La falacia de los robots ‘destructores’ de empleo

Hace unos días el INEGI dio a conocer que en enero, el índice de personal ocupado mostró en cifras desestacionalizadas un incremento anual de 3.2%, su mayor crecimiento en año y medio. Hay cifras destacables, por ejemplo, el del personal ocupado en la fabricación de equipo de cómputo y comunicación, que aumentó 7.9 por ciento, y el de la fabricación de accesorios y aparatos eléctricos, creció 7.3 por ciento.

No obstante estas buenas noticias en el corto plazo, debemos ver más allá. En específico, nos referimos al imparable proceso de automatización acelerada que está ocurriendo en el mundo.

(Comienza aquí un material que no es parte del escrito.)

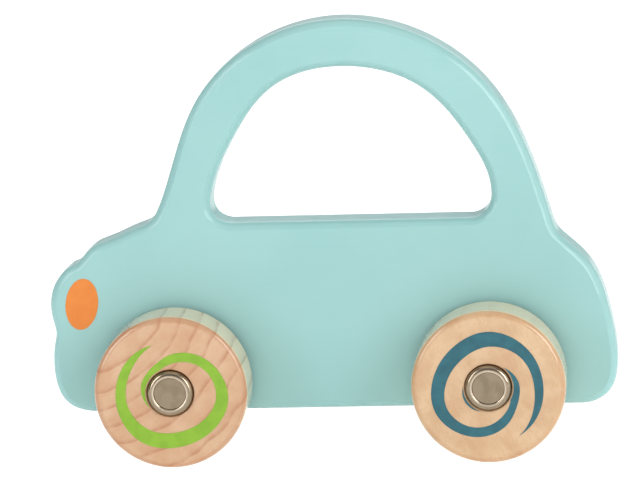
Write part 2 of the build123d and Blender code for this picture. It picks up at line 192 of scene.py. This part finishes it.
def turned_wood(name, hub, pale, warm, line, pith, spacing, line_share, fibre_share, fleck_share):
    """Varnished wood turned from a board: year rings round a pith beside the wheel, fibres and flecks.

    The pith's place is given from the hub, across and up. The shares say how far each mark goes from the
    wood's own tone to the line colour."""
    shader = Shader(name)
    place = shader.place(hub)
    pith_across, pith_up = pith

    # Year rings: each is a soft darkening that ends in a thin line of late wood
    reach = shader.distance(place, (pith_across, 0, pith_up))
    wander = shader.noise(shader.stretch(place, 1, 4, 1), size=13, detail=2)
    rings = shader.math("ADD", shader.math("DIVIDE", reach, spacing), wander)
    year = shader.math("FRACT", rings)
    darkening = shader.ease(year, 0.72, 0.95)
    clearing = shader.ease(year, 0.95, 1.0, 1.0, 0.0)
    late_wood = shader.math("MULTIPLY", darkening, clearing)
    broken = shader.ease(shader.noise(place, size=4, detail=2), 0.35, 0.65, 0.25 * line_share, line_share)
    soft_year = shader.ease(year, 0.2, 0.95, 0.0, 0.2 * line_share)

    # Fibres and flecks run along the rings
    grain_turn = math.degrees(math.atan2(pith_up, pith_across)) - 90
    along_grain = shader.place(hub, (0, grain_turn, 0))
    fibres = shader.noise(shader.stretch(along_grain, 5, 1.5, 0.25), detail=4, roughness=0.6)
    flecks = shader.noise(shader.stretch(along_grain, 0.9, 0.3, 0.22), detail=1)
    patches = shader.noise(place, size=8, detail=3)

    # The rounded edge is painted darker in a ring, and the tread is painted pale as a painted highlight for
    # the light and the mint reflected on it
    radius = shader.distance(place, (0, 0, 0))
    ring_rise = shader.ease(radius, wheel_radius - 1.8, wheel_radius - 0.6)
    ring_fade = shader.ease(radius, wheel_radius - 0.5, wheel_radius - 0.05, 1.0, 0.35)
    edge = shader.math("MULTIPLY", ring_rise, ring_fade)
    edge_share = 0.3
    # Painted highlight: the tread is painted near white, standing in for the light falling on it and the
    # mint it reflects
    tread = shader.ease(radius, wheel_radius - 0.2, wheel_radius, 0.0, 0.8)
    tread_highlight_tone = srgb(250, 238, 204)

    tone = shader.mix(shader.ease(patches, 0.35, 0.65), pale, warm)
    tone = shader.mix(tread, tone, tread_highlight_tone)
    tone = shader.mix(shader.ease(fibres, 0.35, 0.7, 0.0, fibre_share), tone, line)
    tone = shader.mix(soft_year, tone, line)
    tone = shader.mix(shader.math("MULTIPLY", late_wood, broken), tone, line)
    tone = shader.mix(shader.ease(flecks, 0.6, 0.72, 0.0, fleck_share), tone, line)
    tone = shader.mix(shader.math("MULTIPLY", edge, edge_share), tone, line)

    relief = shader.bump(fibres, 0.03)
    relief = shader.bump(flecks, 0.012, relief)
    return shader.done(
        Base_Color=tone,
        Roughness=shader.ease(fibres, 0.3, 0.7, 0.36, 0.46),
        Normal=relief,
        Coat_Weight=1.0,
        Coat_Roughness=0.08,
    )


def ink(name, colour, deep, hub, spread):
    """Screen-printed ink: an even film that sinks a little into the fibres."""
    shader = Shader(name)
    place = shader.place(hub)
    fibres = shader.noise(shader.stretch(place, 5, 1, 0.35), detail=3)
    blotches = shader.noise(place, size=3.5, detail=2)
    tone = shader.mix(shader.ease(blotches, 0.3, 0.7), colour, deep)
    tone = shader.mix(shader.ease(fibres, 0.45, 0.8, 0.0, spread), tone, deep)
    return shader.done(
        Base_Color=tone,
        Roughness=shader.ease(fibres, 0.3, 0.7, 0.42, 0.52),
        Normal=shader.bump(fibres, 0.02),
        Coat_Weight=0.15,
        Coat_Roughness=0.3,
    )


def metal(name, colour, dull, roughness, scratch, lump=3.0):
    """Metal with fine drawing or rolling marks, and a faint haze that changes its tone and gloss."""
    shader = Shader(name)
    place = shader.place()
    marks = shader.noise(shader.stretch(place, 4, 0.12, 0.12), detail=3)
    haze = shader.noise(place, size=lump, detail=3)
    tone = shader.mix(shader.ease(haze, 0.35, 0.7), colour, dull)
    return shader.done(
        Base_Color=tone,
        Metallic=1.0,
        Roughness=shader.ease(haze, 0.3, 0.7, roughness, roughness + 0.1),
        Normal=shader.bump(marks, scratch),
    )


def plated_cap(hubs):
    """Nickel plate: the disc and shoulder in the plain tone, and between them the bead, painted lighter as
    a painted highlight and made a little rougher.
    """
    shader = Shader("nickel_plate")
    place = shader.place()
    reaches = [shader.distance(shader.place(hub), (0, 0, 0)) for hub in hubs]
    radius = shader.math("MINIMUM", *reaches)
    inner_side = shader.ease(radius, cap_disc_radius, cap_disc_radius + 0.3)
    outer_side = shader.ease(radius, cap_crest_radius - 0.2, cap_crest_radius + 0.3, 1.0, 0.1)
    bead_highlight = shader.math("MULTIPLY", inner_side, outer_side)
    bead_roughness = 0.08
    haze = shader.noise(place, size=3, detail=3)
    tone = shader.mix(shader.ease(haze, 0.35, 0.7), srgb(156, 142, 124), srgb(144, 131, 113))
    # Painted highlight: the bead ring is painted in a lighter tone than the rest of the plate
    tone = shader.mix(bead_highlight, tone, srgb(210, 196, 178))
    roughness = shader.ease(haze, 0.3, 0.7, 0.16, 0.26)
    marks = shader.noise(shader.stretch(place, 4, 0.12, 0.12), detail=3)
    return shader.done(
        Base_Color=tone,
        Metallic=1.0,
        Roughness=shader.math("ADD", roughness, shader.math("MULTIPLY", bead_highlight, bead_roughness)),
        Normal=shader.bump(marks, 0.003),
    )


def blued_spring():
    """Tempered spring steel: straw to blue oxide in slow bands."""
    shader = Shader("blued_spring")
    place = shader.place()
    oxide = shader.noise(place, size=3, detail=2)
    tone = shader.mix(shader.ease(oxide, 0.35, 0.65), srgb(64, 74, 104), srgb(118, 98, 76))
    marks = shader.noise(shader.stretch(place, 2, 0.08, 2), detail=2)
    return shader.done(Base_Color=tone, Metallic=1.0, Roughness=0.3, Normal=shader.bump(marks, 0.004))


def moulded(name, colour, shade, roughness, grain_depth, glow=0.0):
    """Injection-moulded plastic: fine spark-eroded texture, slight flow streaks, soft light inside."""
    shader = Shader(name)
    place = shader.place()
    flow = shader.noise(shader.stretch(place, 5, 5, 2), detail=2)
    texture = shader.noise(place, size=0.25, detail=2)
    tone = shader.mix(shader.ease(flow, 0.3, 0.7), colour, shade)
    return shader.done(
        Base_Color=tone,
        Roughness=shader.ease(texture, 0.3, 0.7, roughness, roughness + 0.12),
        Normal=shader.bump(texture, grain_depth),
        Subsurface_Weight=glow,
        Subsurface_Radius=(1.0, 0.9, 0.8),
        Subsurface_Scale=0.6 * MM,
    )


front_hub = centre("front_axle")
rear_hub = centre("rear_axle")
lamp_place = centre("left_headlight_print")

finishes = {
    "body_paint": lacquer(),
    "headlight_ink": ink("orange_ink", srgb(220, 136, 62), srgb(216, 130, 57), lamp_place, 0.3),
    "front_wood": turned_wood(
        "beech",
        front_hub,
        pale=srgb(203, 169, 138),
        warm=srgb(196, 156, 122),
        line=srgb(168, 108, 70),
        pith=(-23, 28),
        spacing=5.0,
        line_share=0.55,
        fibre_share=0.12,
        fleck_share=0.22,
    ),
    "rear_wood": turned_wood(
        "maple",
        rear_hub,
        pale=srgb(208, 179, 144),
        warm=srgb(197, 163, 127),
        line=srgb(178, 126, 82),
        pith=(60, 24),
        spacing=9,
        line_share=0.12,
        fibre_share=0.17,
        fleck_share=0.42,
    ),
    "front_ink": ink("green_ink", srgb(139, 180, 54), srgb(128, 169, 49), front_hub, 0.5),
    "rear_ink": ink("teal_ink", srgb(48, 107, 119), srgb(42, 95, 107), rear_hub, 0.3),
    "cap_metal": plated_cap([front_hub, rear_hub]),
    "steel": metal("bright_steel", srgb(200, 200, 200), srgb(176, 176, 178), 0.25, 0.006),
    "spring_steel": blued_spring(),
    "zinc_screw": metal("zinc_plate", srgb(206, 208, 204), srgb(176, 180, 184), 0.28, 0.004, lump=1.2),
    "plate_steel": metal("rolled_plate", srgb(186, 188, 190), srgb(160, 163, 166), 0.32, 0.008),
    "motor_case": moulded("case_plastic", srgb(40, 42, 46), srgb(34, 35, 39), 0.42, 0.02),
    "gear_plastic": moulded("acetal", srgb(238, 236, 226), srgb(228, 226, 214), 0.3, 0.006, glow=0.3),
    "drum_plastic": moulded("orange_plastic", srgb(226, 104, 40), srgb(212, 92, 34), 0.34, 0.01, glow=0.15),
    "washer_plastic": moulded("nylon", srgb(232, 230, 220), srgb(220, 216, 204), 0.36, 0.008, glow=0.3),
}

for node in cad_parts.values():
    for slot in node.material_slots:
        slot.material = finishes[slot.name]


# ---------------------------------------------------------------------------------------------------------
# Studio: a white paper floor, soft boxes, a bright room and the camera
# ---------------------------------------------------------------------------------------------------------

low, high = cad_bounds
middle = (low + high) / 2
floor_radius = 5.0
white = grey(1)


def paper():
    """White paper that glows a little, and is painted slightly greyer close to the car as a painted shadow,
    which the hub caps and low edges mirror.

    The camera sees it lifted to near white, with only a trace of the contact shadow.
    From below it is clear, so that the underside can be looked at."""
    shader = Shader("studio_paper")
    place = shader.place()
    fibre = shader.noise(place, size=2, detail=2)
    away = shader.add("ShaderNodeVectorMath", {0: place}, output=1, operation="LENGTH")
    # Painted shadow: the paper is darker near the car than far from it
    painted_shadow_tone = shader.mix(shader.ease(fibre, 0.3, 0.7), grey(0.80), grey(0.84))
    far_tone = grey(0.86)
    near_edge, far_edge = 90, 520
    shader.done(
        Base_Color=shader.mix(shader.ease(away, near_edge, far_edge), painted_shadow_tone, far_tone),
        Roughness=0.9,
        Specular_IOR_Level=0.1,
        Emission_Color=white,
        Emission_Strength=0.36,
    )
    lift = shader.add("ShaderNodeEmission", {"Color": white, "Strength": 0.85})
    shadow_trace = shader.add("ShaderNodeBsdfDiffuse", {"Color": grey(0.3)})
    seen = shader.add("ShaderNodeAddShader", {0: lift, 1: shadow_trace})
    from_camera = shader.add("ShaderNodeLightPath", {}, output="Is Camera Ray")
    shown = shader.add("ShaderNodeMixShader", {0: from_camera, 1: shader.surface.outputs[0], 2: seen})
    from_below = shader.add("ShaderNodeNewGeometry", {}, output="Backfacing")
    clear = shader.add("ShaderNodeBsdfTransparent", {})
    one_sided = shader.add("ShaderNodeMixShader", {0: from_below, 1: shown, 2: clear})
    shader.put(shader.tree.nodes["Material Output"].inputs["Surface"], one_sided)
    return shader.material


def paper_floor():
    """A wide disc of paper that the car stands on."""
    mesh = bmesh.new()
    bmesh.ops.create_circle(mesh, cap_ends=True, segments=96, radius=floor_radius)
    data = bpy.data.meshes.new("studio_floor")
    mesh.to_mesh(data)
    mesh.free()
    data.transform(Matrix.Translation((0, 0, low.z)))
    data.materials.append(paper())
    floor = bpy.data.objects.new("studio_floor", data)
    bpy.context.scene.collection.objects.link(floor)


def bearing(azimuth, elevation):
    """Unit vector from the car toward a light or the camera, from angles in radians."""
    level = math.cos(elevation)
    return Vector((math.sin(azimuth) * level, -math.cos(azimuth) * level, math.sin(elevation)))


def soft_box(name, azimuth, elevation, distance, width, height, power, colour):
    """A rectangular light that faces the car. Azimuth 0 is the camera's side (-Y) and 90 is +X."""
    direction = bearing(math.radians(azimuth), math.radians(elevation))
    light = bpy.data.lights.new(name, "AREA")
    light.shape = "RECTANGLE"
    light.size, light.size_y = width, height
    light.energy = power
    light.color = colour
    box = bpy.data.objects.new(name, light)
    box.location = middle + direction * distance
    box.rotation_euler = direction.to_track_quat("Z", "Y").to_euler()
    bpy.context.scene.collection.objects.link(box)


def room_light():
    """Soft light from the whole room, brightest behind the car. The camera sees plain white."""
    world = bpy.data.worlds.new("room")
    world.use_nodes = True
    room = Nodes(world.node_tree)
    direction = room.add("ShaderNodeTexCoord", {}, output="Generated")
    toward_back = room.add("ShaderNodeSeparateXYZ", {0: direction}, output="Y")
    across_room = room.add("ShaderNodeMapRange", {"Value": toward_back, "From Min": 0.1, "From Max": 0.8})
    front_wall = grey(0.26)
    back_wall = (0.44, 0.45, 0.46, 1)
    walls = room.mix(across_room, front_wall, back_wall)
    from_camera = room.add("ShaderNodeLightPath", {}, output="Is Camera Ray")
    seen = room.mix(from_camera, walls, white)
    room.put(room.tree.nodes["Background"].inputs["Color"], seen)
    bpy.context.scene.world = world


def studio_camera():
    """A long lens from the car's left, a little toward the tail and above, rolled slightly."""
    distance = 1.1
    azimuth, elevation, roll = (math.radians(degrees) for degrees in (5.14, 9.51, -2.04))
    lens, sensor = 236.7, 36.0
    aim = middle + Vector((-3.4 * MM, 0, -1.7 * MM))
    back = bearing(azimuth, elevation)
    right = Vector((math.cos(azimuth), math.sin(azimuth), 0))
    up = back.cross(right)
    rolled_right = right * math.cos(roll) + up * math.sin(roll)
    rolled_up = up * math.cos(roll) - right * math.sin(roll)
    data = bpy.data.cameras.new("studio_camera")
    data.lens = lens
    data.sensor_width = sensor
    data.clip_start = 0.01
    camera = bpy.data.objects.new("studio_camera", data)
    axes = Matrix((rolled_right, rolled_up, back)).transposed()
    camera.matrix_world = Matrix.Translation(aim + back * distance) @ axes.to_4x4()
    bpy.context.scene.collection.objects.link(camera)
    bpy.context.scene.camera = camera


neutral = (1, 1, 1)
cream = (1.0, 0.98, 0.93)
straw = (1.0, 0.97, 0.88)
amber = (1.0, 0.95, 0.84)

# Name, azimuth and elevation in degrees, distance, width and height in metres, power in watts, colour
soft_boxes = [
    ("right_box", 52, 22, 1.3, 0.42, 0.9, 6.4, neutral),
    ("left_box", -52, 21, 1.3, 0.42, 0.9, 5.0, neutral),
    ("key_box", 2, 58, 2.4, 3.0, 0.8, 3.5, cream),
    ("front_box", 2, 3, 1.5, 1.4, 0.5, 2.1, neutral),
    ("back_box", 176, 28, 1.5, 1.4, 0.8, 4.7, neutral),
    ("top_box", 0, 86, 1.3, 1.2, 0.8, 2.2, amber),
    ("wall_box", 88, 12, 1.5, 1.2, 1.2, 4.2, straw),
]

paper_floor()
for box_settings in soft_boxes:
    soft_box(*box_settings)
room_light()
studio_camera()
bpy.context.scene.view_settings.view_transform = "Standard"
bpy.context.scene.view_settings.look = "Medium High Contrast"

La consultora McKinsey Global Institute publicó en enero un análisis en el que estima que 25.5 millones de empleos en México (52 por ciento del total) podrían ser sustituidos por robots o máquinas.

Destacan sectores como las manufacturas y el de hospedaje y alimentos, donde la sustitución del trabajo humano en el país llegaría hasta el 64 por ciento. De cerca le siguen la agricultura, pesca, silvicultura y caza; y el comercio minorista con 59 y 51 por ciento, respectivamente.

Millones de plazas laborales a escala global, se perderán también. No hay duda.

A raíz de ello han aparecido (absurdas) propuestas como la de Bill Gates, que incluyen gravar la utilización de robots. Esto sería un gran error. Una máquina para empezar no paga ‘impuesto sobre la renta’ –como le incomoda a Gates- porque no trabaja para poder subsistir, sino que fue creada para trabajar. Es un activo que se irá desgastando y que más tarde terminará siendo desechado y/o sustituido.

Castigar la innovación echándole encima más impuestos, sería una medida injusta que retrasaría el progreso de la humanidad y la llegada de los beneficios que conlleva la automatización.

Y es que no es ningún problema que se pierdan empleos en uno o varios sectores mientras se estén creando en otros. Pensemos por ejemplo en los trabajos de ascensorista, operador de telégrafo, faroleros, operadores humanos para interconectar llamadas y cientos más que ya ni siquiera existen, y en los millones de trabajos que en cambio se han creado en el mundo de la información gracias a Internet.

Así que el enemigo no es la tecnología ni la innovación sino todo lo que las entorpezca.

La automatización no solo nos hacen la vida más fácil y cómoda, sino que –y esto es lo más importante- permiten aumentar la productividad, o sea, crear más productos y servicios gracias a que los robots son más eficientes, menos costosos que un empleado, no tienen que descansar y no cometen errores.

Aumentar la oferta de bienes permite que se abaraten para beneficio de la población, o dicho de otro modo, que pueda aumentar su poder adquisitivo y nivel de vida.

Los robots y máquinas entonces no son el problema, como sí lo es todo aquello que estorbe al espíritu empresarial y la inventiva –como la sobrerregulación de los gobiernos, altos impuestos, etc.-, y lo que distorsione los mercados, los adecuados niveles de inversión y las tasas de interés –como las políticas monetarias de los bancos centrales-.

Cada persona es un empresario potencial capaz de crear riqueza y empleos donde antes no existían.

Por eso, autoridades de todos los niveles en vez de poner resistencias a estos cambios inevitables, deberían concentrarse sólo en la vigencia plena de un Estado de derecho justo –donde se proteja la seguridad y propiedad privada de las personas-, en tener auténticos mercados abiertos y libres, en desregular a las empresas, reducirles impuestos y demás, para permitir así que los empleos del futuro lleguen lo más rápido posible.

Hacer lo contrario –así sea con la mejor de las intenciones-, tendría altos costos en perjuicio de todos. Un lujo que no nos podemos dar.